Newquay is an all-year-round active place. There’s all the boating, sailing, fishing, diving. Then there’s all the cycling, walking, climbing; not to mention the jet-biking, kiteboarding and kayaking. There are the various beaches – the smaller ones town-side, the mighty Fistral and Crantock just out west. And then, of course, there’s all the surfing. All hubbed around numerous activity schools.


Based in The Carnmarth Hotel, near The Headland Hotel, Newquay Activity Centre offers surfing, body-boarding and coasteering throughout the year – even pole dancing! Tuition is hot, not least if you get fetching South African surfer dude Sean, like me!


Other town attractions include the picturesque Old Harbour, still in use; sheltered Towan Beach; iconic ‘Island’ with its house linked to the mainland by a foot suspension bridge; Blue Reef Aquarium right on the front; Lighthouse Cinema; and Trenance Park & Gardens – home to Newquay Zoo.


Unwind after all your exertions at The Carnmarth C Bar & Terrace boasting fine food and views, before completely indulging at the Fistral Spa in The Bay Hotel on South Fistral, enjoying a swim, sauna and steam before one of their many treatments. Try a tailored aromatherapy massage – stimulating yet relaxing!


Still hungry? Nestled above the cliffs of Pentire Headland in west Newquay, Lewinnick Lodge has vast sea views, a classy modern British menu majoring on fresh fish, and a cosy informal buzz. Or drop into Bodhi’s Beach & Café Bistro, a hideaway for locals, reached down steps from Esplanade Road on South Fistral Beach, dishing up fab creative food amidst yet more simply stunning views!



There are no gay-dedicated bars or clubs in Newquay at the moment, but ample gay-friendly fun at any of a big clutch of venues, all jostling for attentions, cheek-by-jowl, in the town centre just above the beaches. Notable bars include Red Lion for live music, Belushi’s for DJs and Red Square for vodka shots! Main clubs include Bertie’s – in fact, the largest club in Cornwall – plus Sailors and The Beach.
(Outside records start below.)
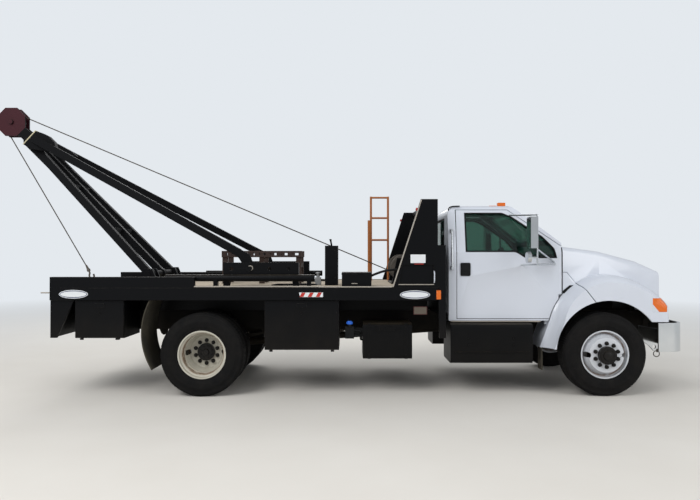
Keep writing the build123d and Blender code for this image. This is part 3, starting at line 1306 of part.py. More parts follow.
def ladder_rack():
    """Brown pipe frame that stands on the far side of the deck."""
    y = BED_HALF_WIDTH - 319
    rear = BED_FRONT_X - 743
    front = rear + 265
    middle = rear + 132
    pieces = []
    for x in (rear, front):
        pieces.append(pin_z(x, y, DECK_TOP, DECK_TOP + 1299, 17))
    for height in (625, 966, 1282):
        pieces.append(pin_x(rear, front, y, DECK_TOP + height, 15))
    pieces.append(pin_z(middle, y, DECK_TOP, DECK_TOP + 966, 26))
    return fused(pieces)


def mudflaps():
    """Rubber flaps behind the rear duals and behind the front wheels."""
    x = REAR_AXLE_X
    top = SIDE_RAIL_BOTTOM
    bulge = top - 419
    low = FLAP_FOOT_Z
    outer = ThreePointArc((x - 636, top), (x - 736, bulge), (x - 606, low))
    inner = ThreePointArc((x - 596, low + 12), (x - 722, bulge), (x - 622, top))
    face = make_face(Wire([
        outer, Line((x - 606, low), (x - 596, low + 12)), inner,
        Line((x - 622, top), (x - 636, top)),
    ]))
    rear = across_y(face, -BED_HALF_WIDTH + 24, -BED_HALF_WIDTH + 619)
    front = box(FRONT_AXLE_X - 742, FRONT_AXLE_X - 730, -WING_OUTER_Y + 145, -WING_OUTER_Y + 305,
                low - 25, ARCH_FOOT_Z)
    return both(rear) + both(front)


def marker_lamps():
    """Roof markers, side markers on the rack's panels, and round tail lamps."""
    lamps = []
    roof = cab_block()
    rear = CAB_FRONT_X - 727
    outer = CAB_HALF_WIDTH - 350
    for y in (-outer, -150, 0, 150, outer):
        lamps.append(box(rear, rear + 100, y - 28, y + 28, CAB_ROOF - 29, CAB_ROOF + 23) - roof)
    side = box(BED_FRONT_X - 20, BED_FRONT_X + 35, -BED_HALF_WIDTH - 10, -BED_HALF_WIDTH,
               DECK_TOP - 150, DECK_TOP - 40)
    lamps += both(side)
    for inward in (110, 250):
        y = -BED_HALF_WIDTH + SIDE_RAIL_WIDTH + inward
        lamps += both(pin_x(BED_REAR_X - 12, BED_REAR_X + 10, y, BED_FOOT_Z + 280, 52))
    return lamps


def write(name, solids):
    """Save one node as a STEP file."""
    if isinstance(solids, (list, tuple)):
        solids = Compound(children=[item for item in solids])
    export_step(solids, f"parts/{name}.step")


def main():
    os.makedirs("parts", exist_ok=True)
    shell = front_shell()
    write("frame_rails", frame_rails())
    write("frame_crossmembers", frame_crossmembers())
    write("front_axle", front_axle())
    write("rear_axle", rear_axle())
    write("leaf_springs", leaf_springs())
    write("powertrain", powertrain())
    write("exhaust", exhaust())
    write("tie_rod", tie_rod())
    write("cab_shell", cab_shell())
    write("cab_glass", cab_glass())
    write("cab_interior", cab_interior())
    write("grab_handles", grab_handles())
    write("hood", hood(shell))
    write("headlamps", headlamps(shell))
    write("grille", grille())
    write("splash_panels", splash_panels(shell))
    write("front_bumper", bumper())
    write("bed_sills", bed_sills())
    write("bed_crossmembers", bed_crossmembers())
    write("bed_side_rails", bed_side_rails())
    write("bed_deck", bed_deck())
    write("rack_panels", rack_panels())
    write("headache_rack", headache_rack())
    write("tanks", tank_and_steps())
    write("winch_frame", winch_frame())
    write("winch_drum", winch_drum())
    write("strut_guides", strut_guides() + leg_ears())
    write("mast_legs", mast_legs())
    write("mast_struts", mast_struts())
    write("sheave_block", sheave_block())
    write("sheave", sheave())
    write("deck_rack", deck_rack())
    write("control_stand", control_stand())
    write("ladder_rack", ladder_rack())
    write("mudflaps", mudflaps())
    write("marker_lamps", marker_lamps())
    bodies = [toolbox(*row[1:]) for row in TOOLBOXES]
    write("toolboxes", bodies + [mirrored(item) for item in bodies])
    for side_name, turn in (("right", False), ("left", True)):
        def side_of(solid):
            return mirrored(solid) if turn else solid
        head, feet = mirror()
        door_solid = fused([door()] + feet)
        frame_spaces = window_frame_spaces()
        write(f"door_{side_name}", side_of(cut(door_solid, frame_spaces)))
        write(f"window_frame_{side_name}", [side_of(door_solid & space) for space in frame_spaces])
        write(f"door_glass_{side_name}", side_of(door_glass()))
        write(f"mirror_{side_name}", side_of(head - door_solid - door_glass()))
        write(f"knuckle_{side_name}", side_of(knuckle()))
        for row in TOOLBOXES:
            write(f"lid_{row[0]}_{side_name}", side_of(toolbox_lid(*row[1:])))
        sign = 1 if turn else -1
        mount_y = REAR_OUTER_Y - DISC_OFFSET
        write(f"wheel_front_{side_name}", place_wheel(front_wheel(), FRONT_AXLE_X, FRONT_WHEEL_Y, sign))
        write(f"tyre_front_{side_name}", place_wheel(tyre_ring(), FRONT_AXLE_X, FRONT_WHEEL_Y, sign))
        write(f"wheels_rear_{side_name}", place_wheel(dual_wheel(), REAR_AXLE_X, mount_y, sign))
        rear_tyres = [
            place_wheel(tyre_ring(), REAR_AXLE_X, y, sign)
            for y in (REAR_OUTER_Y, REAR_OUTER_Y - DUAL_SPACING)
        ]
        write(f"tyres_rear_{side_name}", rear_tyres)


main()
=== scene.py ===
# %% [markdown]
# A rig up truck is a bonneted lorry with a winch behind the cab and a leaning mast at its tail.
# The CAD model already gives its true sizes and its joints. This lesson dresses that frame: it
# rounds the edges of the CAD pieces, paints them, and adds the tyres' tread, the wheel nuts,
# the winch line, handles, signs and pipes that a CAD model leaves out.

# %% Load the frame
import json
import math

import bmesh
import bpy
from mathutils import Euler, Matrix, Vector


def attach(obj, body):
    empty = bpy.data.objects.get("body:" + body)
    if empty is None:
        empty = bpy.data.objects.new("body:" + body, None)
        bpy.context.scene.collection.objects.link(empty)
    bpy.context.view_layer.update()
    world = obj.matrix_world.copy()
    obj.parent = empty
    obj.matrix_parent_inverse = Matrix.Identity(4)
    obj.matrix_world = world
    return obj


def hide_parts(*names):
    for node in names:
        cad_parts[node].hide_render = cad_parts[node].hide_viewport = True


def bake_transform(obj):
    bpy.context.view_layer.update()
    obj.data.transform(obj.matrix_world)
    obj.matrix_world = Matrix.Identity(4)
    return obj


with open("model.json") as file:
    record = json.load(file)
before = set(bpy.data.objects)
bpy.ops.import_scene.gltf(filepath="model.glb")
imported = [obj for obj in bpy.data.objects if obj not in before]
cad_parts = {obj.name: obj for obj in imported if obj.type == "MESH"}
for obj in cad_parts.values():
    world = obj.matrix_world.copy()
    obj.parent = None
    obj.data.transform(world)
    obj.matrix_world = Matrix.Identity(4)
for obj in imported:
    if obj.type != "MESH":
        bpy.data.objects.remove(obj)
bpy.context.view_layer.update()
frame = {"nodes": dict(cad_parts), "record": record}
record = frame["record"]

# %% [markdown]
# Every value is in metres, +X points forward, +Y to the left, and the right side of the truck
# is the one that faces the camera. The places below come from the CAD model, and the rest of
# the lesson refers to them by name.

# %% Name the main places
FRONT_AXLE_X, REAR_AXLE_X, AXLE_Z = 3.524, -1.404, 0.511
FRONT_WHEEL_Y, REAR_OUTER_Y, REAR_INNER_Y = 1.035, 1.060, 0.730
CAB_HALF_WIDTH = 0.990
BED_SIDE_Y = 1.219
DECK_TOP = 1.340
BLOCK_X, BLOCK_Z = -4.343, 3.598
HEAD_X, HEAD_Z = -3.991, 3.282
DRUM_X, DRUM_Z = 1.135, 1.560
SIDES = (("right", -1), ("left", 1))
node_body = {
    node: body for body, nodes in record["behaviour"]["bodies"].items() for node in nodes
}

# %% [markdown]
# A material in Blender is a small network. One helper adds a node, sets its properties and
# inputs, and links any input that is given as another node's socket. A colour is written as a
# hex value, as paint charts give it, and turned to the linear values that light is worked in.


# %% Helpers for materials
def linear(hex_value):
    """Linear RGBA of an sRGB hex colour."""
    channels = [int(hex_value[i:i + 2], 16) / 255 for i in (1, 3, 5)]
    values = [c / 12.92 if c <= 0.04045 else ((c + 0.055) / 1.055) ** 2.4 for c in channels]
    return (*values, 1.0)


def per_metre(millimetres):
    """Texture scale for a pattern whose grain has this size."""
    return 1000 / millimetres


def add(tree, kind, inputs=None, **settings):
    """A node with its settings, and with its inputs set to values or linked to sockets."""
    node = tree.nodes.new(kind)
    for key, value in settings.items():
        setattr(node, key, value)
    for key, value in (inputs or {}).items():
        if isinstance(value, bpy.types.NodeSocket):
            tree.links.new(value, node.inputs[key])
        else:
            node.inputs[key].default_value = value
    return node


def new_material(name):
    """An empty material with its shader, and the object's coordinates to draw patterns with."""
    material = bpy.data.materials.new(name)
    material.use_nodes = True
    tree = material.node_tree
    shader = tree.nodes["Principled BSDF"]
    place = add(tree, "ShaderNodeTexCoord").outputs["Object"]
    return material, tree, shader, place


def blend_by(tree, factor, first, second):
    """Colour socket that goes from the first colour to the second as factor goes from 0 to 1."""
    mix = add(tree, "ShaderNodeMix", {0: factor, 6: first, 7: second}, data_type="RGBA")
    return mix.outputs[2]


def arithmetic(tree, operation, *values, clamp=True):
    """Socket with the result of one sum, kept between 0 and 1 unless clamp is off."""
    inputs = dict(enumerate(values))
    return add(tree, "ShaderNodeMath", inputs, operation=operation, use_clamp=clamp).outputs[0]


# %% [markdown]
# A working truck is dusty low down and on faces that look up, and its paint is rubbed through
# along the edges; on the mast the lighter edges are partly a painted highlight. Dust is a second
# colour that is mixed over the paint: noise gives it patches, height above the ground gives it
# its fade, and the face's own direction lets it settle on top. A Bevel node gives the direction
# that a rounded edge would have. Where that differs from the true one there is an edge, and noise
# breaks the edge's line up. Both follow Object coordinates, so they stay on each piece as it
# moves.


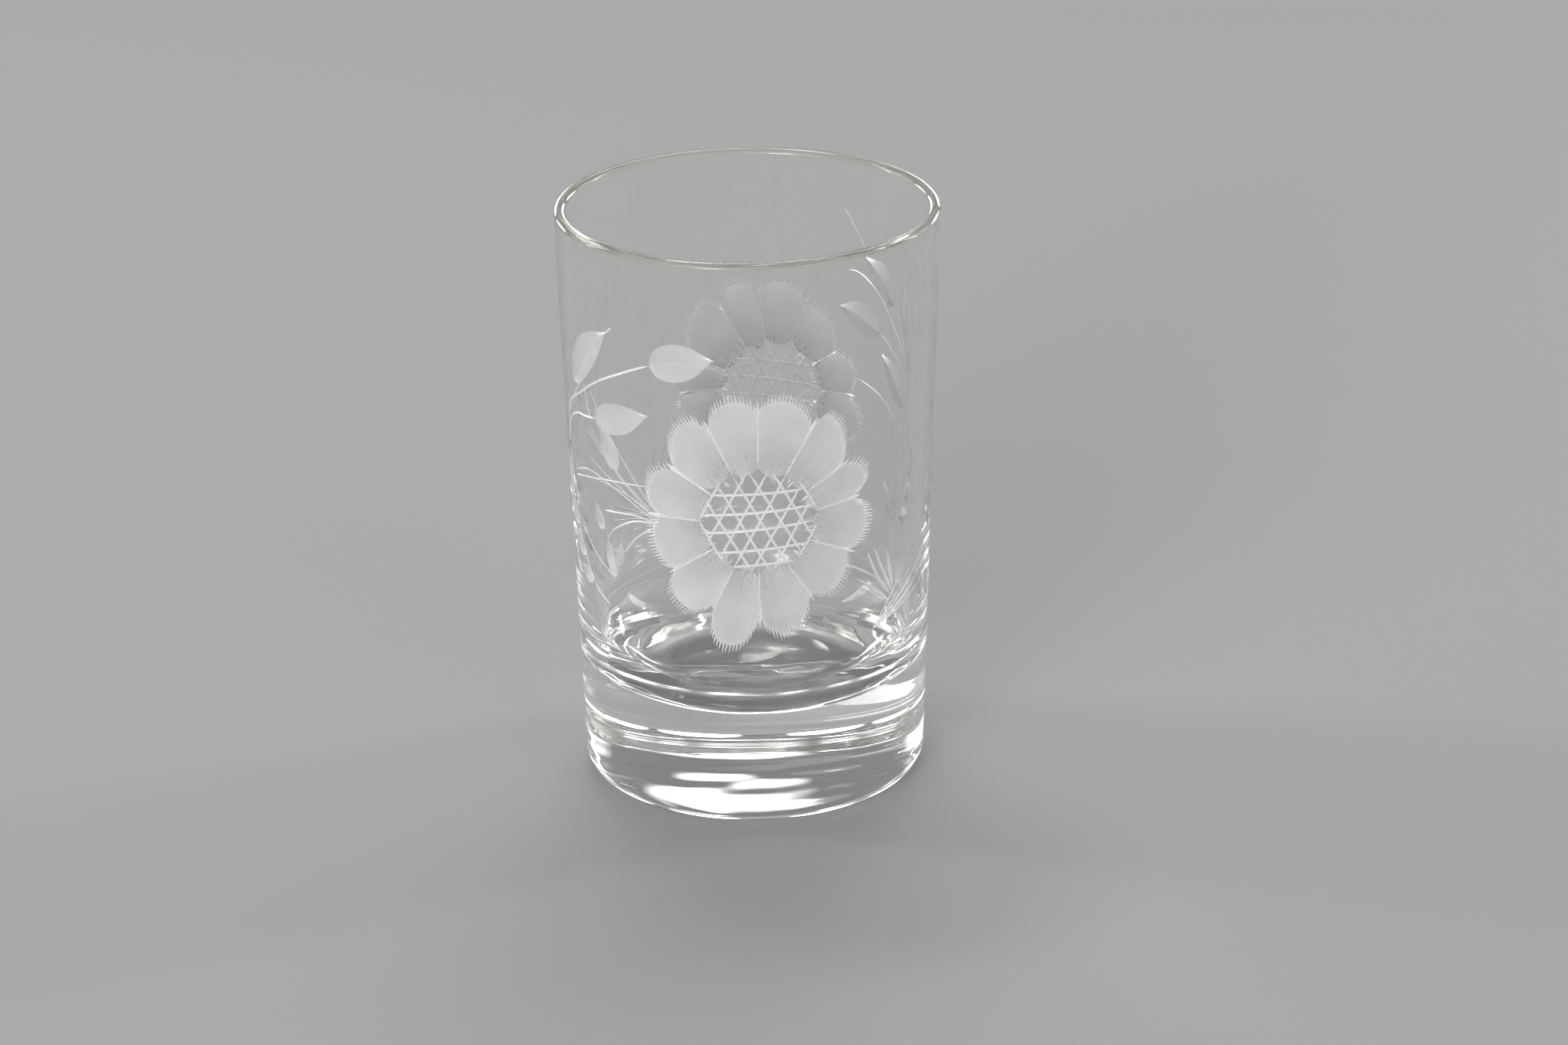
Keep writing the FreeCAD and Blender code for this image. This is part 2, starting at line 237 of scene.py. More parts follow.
LIP = RIM_THICKNESS / 2
LIP_STEPS = 18
PUNT_STEPS = 14
FOOT_STEPS = 3
HEEL_STEPS = 14
BOWL_STEPS = 26
INSIDE_STEPS = 16
FLOOR_STEPS = 7
LIP_CENTRE = (RIM_RADIUS - LIP, HEIGHT - LIP)
FLARE = line_from_corner((BASE_RADIUS, 0.0), LIP_CENTRE, LIP, 1)
FLOOR_CORNER = (
    BASE_RADIUS + (RIM_RADIUS - BASE_RADIUS) * FLOOR_HEIGHT / HEIGHT - WALL_AT_FLOOR,
    FLOOR_HEIGHT,
)
INNER_FLARE = line_from_corner(FLOOR_CORNER, LIP_CENTRE, LIP, -1)
WALL_TOP = LIP_CENTRE[1] - LIP * math.sin(FLARE)
WALL_FOOT = HEEL_FILLET * (1 - math.sin(FLARE))


def outer_radius(height):
    return BASE_RADIUS + height * math.tan(FLARE)


ROUND = outer_radius(FLOWER_HEIGHT)


def arc(centre, radius, start, end, steps):
    """Points on an arc of the section, each with its normal, from a start angle to an end."""
    points = []
    for step in range(steps + 1):
        angle = start + (end - start) * step / steps
        normal = (math.cos(angle), math.sin(angle))
        points.append((centre[0] + radius * normal[0], centre[1] + radius * normal[1], normal))
    return points


def straight(start, end, normal, steps):
    """Points between two points of the section, without the ends."""
    return [(start[0] + (end[0] - start[0]) * (step / steps),
             start[1] + (end[1] - start[1]) * (step / steps), normal)
            for step in range(1, steps)]


def foot_section():
    """From the middle of the punt, out over the foot and up the heel to the wall."""
    dome = (FOOT_INNER_RADIUS ** 2 + PUNT_DEPTH ** 2) / (2 * PUNT_DEPTH)
    edge = math.asin(FOOT_INNER_RADIUS / dome)
    punt = []
    for step in range(PUNT_STEPS + 1):
        angle = edge * step / PUNT_STEPS
        punt.append((dome * math.sin(angle), PUNT_DEPTH - dome * (1 - math.cos(angle)),
                     (-math.sin(angle), -math.cos(angle))))
    heel_x = BASE_RADIUS + HEEL_FILLET * math.tan(FLARE) - HEEL_FILLET / math.cos(FLARE)
    down = (0.0, -1.0)
    flat = straight((FOOT_INNER_RADIUS, 0.0), (heel_x, 0.0), down, FOOT_STEPS)
    heel = arc((heel_x, HEEL_FILLET), HEEL_FILLET, -math.pi / 2, -FLARE, HEEL_STEPS)
    return punt + flat + heel


def mouth_section():
    """From the top of the wall over the lip, down the inside and in over the bowl's floor."""
    lip = arc(LIP_CENTRE, LIP, -FLARE, math.pi - INNER_FLARE, LIP_STEPS)
    into = (-math.cos(INNER_FLARE), math.sin(INNER_FLARE))
    bowl_x = (FLOOR_CORNER[0] + BOWL_FILLET * math.tan(INNER_FLARE)
              - BOWL_FILLET / math.cos(INNER_FLARE))
    bowl = [(x, z, (-out, -up)) for x, z, (out, up) in arc(
        (bowl_x, FLOOR_HEIGHT + BOWL_FILLET), BOWL_FILLET, -INNER_FLARE, -math.pi / 2, BOWL_STEPS)]
    wall = straight(lip[-1][:2], bowl[0][:2], into, INSIDE_STEPS)
    floor = straight(bowl[-1][:2], (0.0, FLOOR_HEIGHT), (0.0, 1.0), FLOOR_STEPS)
    return lip + wall + bowl + floor + [(0.0, FLOOR_HEIGHT, (0.0, 1.0))]


# ---- engraving on the unrolled wall

def bearing(across, up):
    """Angle clockwise from straight up, in degrees from 0 to 360."""
    return np.degrees(np.arctan2(across, up)) % 360


def disc_edge(degrees):
    """How far a flower's open centre reaches at an angle."""
    angle = np.radians(degrees)
    return 1 / np.hypot(np.sin(angle) / DISC_ACROSS, np.cos(angle) / DISC_UP)


def heading(degrees):
    """Unit vector at an angle clockwise from straight up."""
    angle = math.radians(degrees)
    return np.array([math.sin(angle), math.cos(angle)])


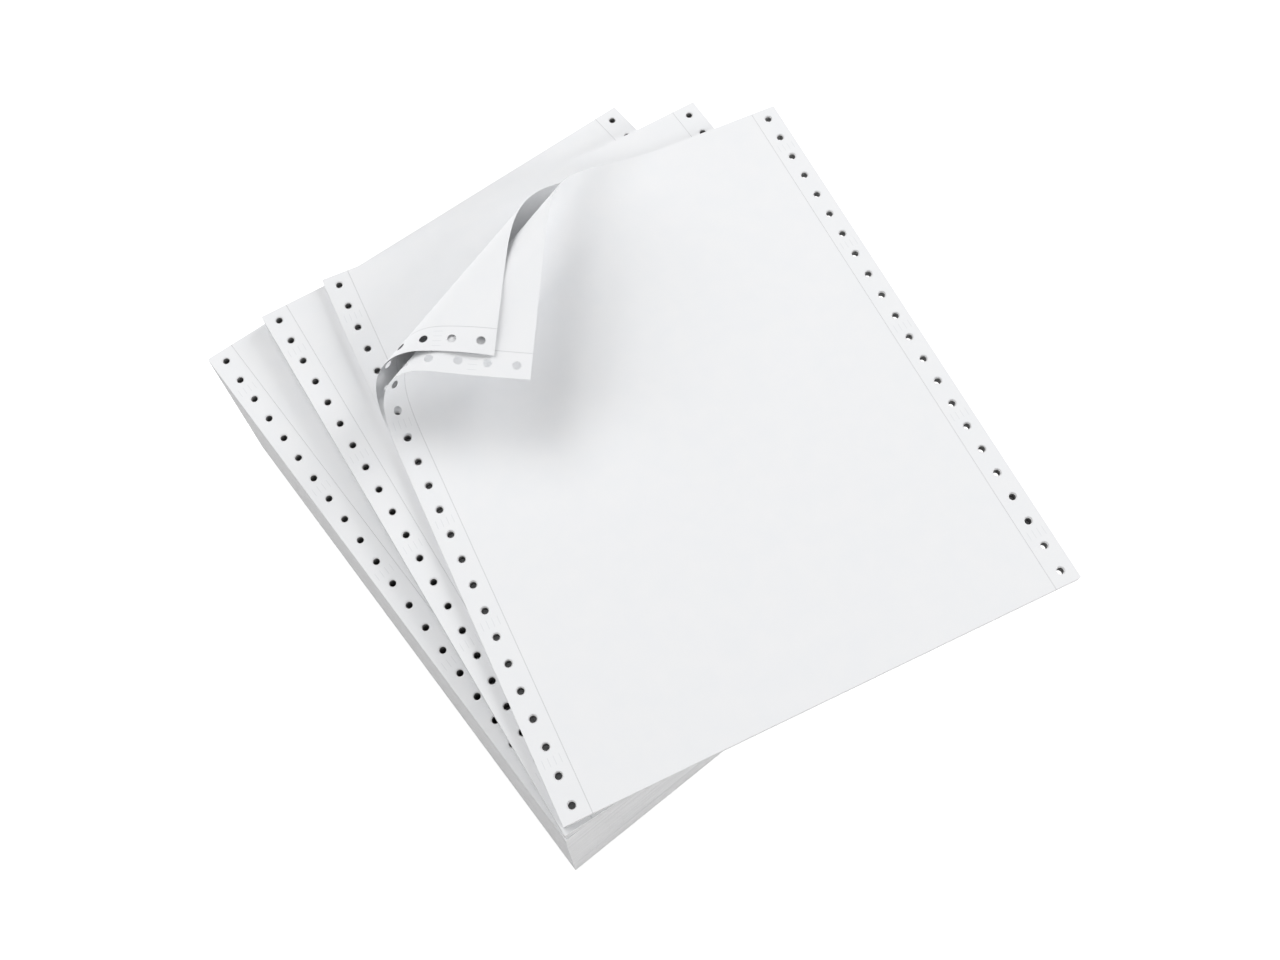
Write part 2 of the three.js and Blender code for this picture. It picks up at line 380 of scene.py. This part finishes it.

You’d be daft to visit Newquay without making the short trek westwards along the spectacular North Cornwall coast to lovely, culture-brimming St. Ives. It’s the amazing light heaped up by the sea that has long drawn artists to these rugged parts – including Turner, Whistler, Henry Moore, Barbara Hepworth and Virginia Woolf; and the warmer winds that have nurtured all those sub-tropical palms and other plants. Reached by a pleasant train ride from Newquay, or nice bus route in summer months, apart from its stunning surfer-brimming Porthmeor Beach, lofty ‘Island’ peninsula with tiny chapel, hilly cobbled street warrens and film-set harbour, St. Ives also boasts two world-class arts attractions: the Tate St. Ives and the Barbara Hepworth Sculpture Museum & Garden.